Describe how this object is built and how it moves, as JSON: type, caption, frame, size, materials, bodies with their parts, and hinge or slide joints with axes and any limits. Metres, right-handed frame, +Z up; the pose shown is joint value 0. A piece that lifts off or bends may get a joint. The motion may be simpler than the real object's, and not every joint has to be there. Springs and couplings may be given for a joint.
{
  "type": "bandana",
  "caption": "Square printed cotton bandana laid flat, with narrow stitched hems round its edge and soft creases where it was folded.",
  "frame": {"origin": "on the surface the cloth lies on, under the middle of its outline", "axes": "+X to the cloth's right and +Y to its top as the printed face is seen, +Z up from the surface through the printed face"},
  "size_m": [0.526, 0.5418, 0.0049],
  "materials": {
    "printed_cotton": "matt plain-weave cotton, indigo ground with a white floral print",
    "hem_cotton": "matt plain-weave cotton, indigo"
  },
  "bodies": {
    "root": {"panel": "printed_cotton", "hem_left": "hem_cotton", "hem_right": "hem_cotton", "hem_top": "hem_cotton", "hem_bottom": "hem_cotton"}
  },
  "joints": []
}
○ ○ ○ ○
> _WHAT IS ASKED_
Write out every line exactly as it stands.

> _TASK OUTPUT_
Describe how this object is built and how it moves, as JSON: type, caption, frame, size, materials, bodies with their parts, and hinge or slide joints with axes and any limits. Metres, right-handed frame, +Z up; the pose shown is joint value 0. A piece that lifts off or bends may get a joint. The motion may be simpler than the real object's, and not every joint has to be there. Springs and couplings may be given for a joint.
{
  "type": "bandana",
  "caption": "Square printed cotton bandana laid flat, with narrow stitched hems round its edge and soft creases where it was folded.",
  "frame": {"origin": "on the surface the cloth lies on, under the middle of its outline", "axes": "+X to the cloth's right and +Y to its top as the printed face is seen, +Z up from the surface through the printed face"},
  "size_m": [0.526, 0.5418, 0.0049],
  "materials": {
    "printed_cotton": "matt plain-weave cotton, indigo ground with a white floral print",
    "hem_cotton": "matt plain-weave cotton, indigo"
  },
  "bodies": {
    "root": {"panel": "printed_cotton", "hem_left": "hem_cotton", "hem_right": "hem_cotton", "hem_top": "hem_cotton", "hem_bottom": "hem_cotton"}
  },
  "joints": []
}